(via lightning.antville.org) Eine sehr schön geschriebene Geschichte in der taz über eine Ethnologin, die fuer ihre Doktorarbeit die Stammeskultur in Berliner Clubs erforscht. Das Thema: “alternative Technoszene”.
Anna Schöne steht allein an der Bar. Sie trägt eine modische Achtzigerjahrefrisur und ein ärmelloses, neonrosa Top mit russischen Sportabzeichen. Ihr Blick wandert langsam durch den Raum und streift jeden der Anwesenden. “Ich arbeite wie eine Kamera”, erklärt sie. “Ich versuche, erst einmal alles aufzunehmen.”
Anna Schöne ist Ethnologin.
Sie untersucht grundlegende Fragen zum Leben in der Stadt:
“Inwieweit lässt eine Stadt eine bestimmte Szene zu? Und inwieweit nimmt eine Szene die Gegebenheiten einer Stadt auf und entwickelt auch aus dem Ideellen, das wir mit einer Stadt verbinden, einen bestimmten Stil? Die Analyse der Szene als urbaner Akteur stellt bisher ein soziologisches Defizit dar.” Viel zu lange, glaubt sie, ist Subkultur als bloße Gegenkultur verstanden worden. “Das Spezifische an der Subkultur ist, dass sie das, was unsere Kultur ausmacht, bewusst macht, ausdrückt und in Begriffe und einen Stil bringt.”
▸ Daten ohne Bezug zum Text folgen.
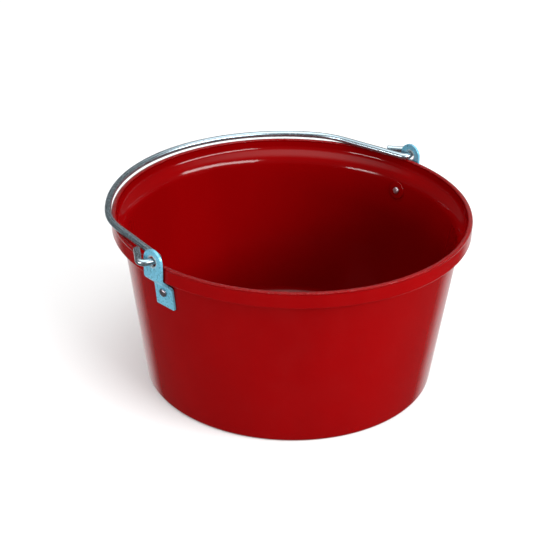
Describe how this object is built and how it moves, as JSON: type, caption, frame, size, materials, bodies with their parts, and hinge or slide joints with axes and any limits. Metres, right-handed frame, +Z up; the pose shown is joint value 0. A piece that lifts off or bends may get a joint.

taz-Autor Matthias Andreae beschreibt auch sehr schoen wie die Ethnologin – wie es sich gehoert – teilnehmend beobachtet. Zusehr? Sogar den Leitspruch “Don#t fuck the natives” fordert sie heraus.
Auch Schöne ist von den anderen Szenegängern auf der Tanzfläche kaum zu unterscheiden. Die langen dunkelbraunen Haare fallen ihr ins Gesicht. Sie reckt die geballte Faust in die Höhe und hüpft im Takt der Musik auf und ab. Mehr und mehr scheint sie selbst Teil dieser Welt zu werden.
Interessant ihre Einschaetzung von Ethnologen. Laesst sich das so verallgemeinern?
“Alle Ethnologen sind Ersatzabweichler. Sie fühlen sich zu exotischen Milieus hingezogen, ihnen fehlt aber der Mut, selbst einen solchen Lebensentwurf zu verwirklichen. Deshalb unternehmen sie nur Ausflüge mit Rückfahrkarte.”
>> zum Bericht in der taz: Die Argonauten des östlichen Berlins
PS: Erst als ich den Beitrag fertiggeschrieben hatte, bemerkt, dass der Text nicht gestern (27.1.), sondern bereits am 27.12.03 veroeffntlicht wurde. Ueber Anna Schöne ist merkwuerdigerweise seitdem nix im Netz erschienen
“Matthias Andreae beschreibt auch sehr schoen wie die Ethnologin – wie es sich gehoert – teilnehmend beobachtet. Zusehr?
Sogar den Leitspruch “Don#t fuck the natives” fordert sie heraus. (…) “
Wodurch genau tut sie das deiner Ansicht nach ?
War eigentlich nur so halb ironisch gemeint, oder eigentlich wars eine Frage? Ist ja ein Standardproblem fuer viele – dieses Spannungsfeld Naehe und Distanz. Der taz-Autor spricht dies auch an.
“Pass auf dass Du kein HipHopper wirst”, mahnten mich z.B. meine Mitbewohnerinnen, als je laenger ich unter HipHoppern forschte, immer mehr HipHop-Sound aus meinem Zimmer kam. Ich hab Philipp Bougois zitiert, der sagt:
“War eigentlich nur so halb ironisch gemeint, oder eigentlich wars eine Frage?”
Verstehe.
“.. This leads to a unconscious self-censorship (…)” (BOURGOIS 1995:14).
Na was der wohl von Dichter Teilnahme hält, der Bourgois.. ? hm.
Ich bezweifele, daß diese Selbstzensur zwingend unbewußt stattfindet.
Zu der Ausgangs Frage von Orange ein Zitat aus dem Artikel:
Mit den Schwierigkeiten der ethnologischen Feldforschung hat sie allerdings immer noch zu kämpfen: “Es gibt den Ethnologenethos: No sex with the natives. Aber ich habe mit der Distanz so meine Probleme.” Sie lacht. “Ständig verliebe ich mich in irgendwelche Typen.” (letztes Drittel)
Ja. Aber wie geht sie damit um ?
Die Feststellung, daß die ethnologische Distanz ein Konstrukt ist, das die “Wissenschaftlichkeit” der Forschung mitgewährleisten solle, und daß es in der Praxis anders aussehen kann, ist ja nur die halbe Miete.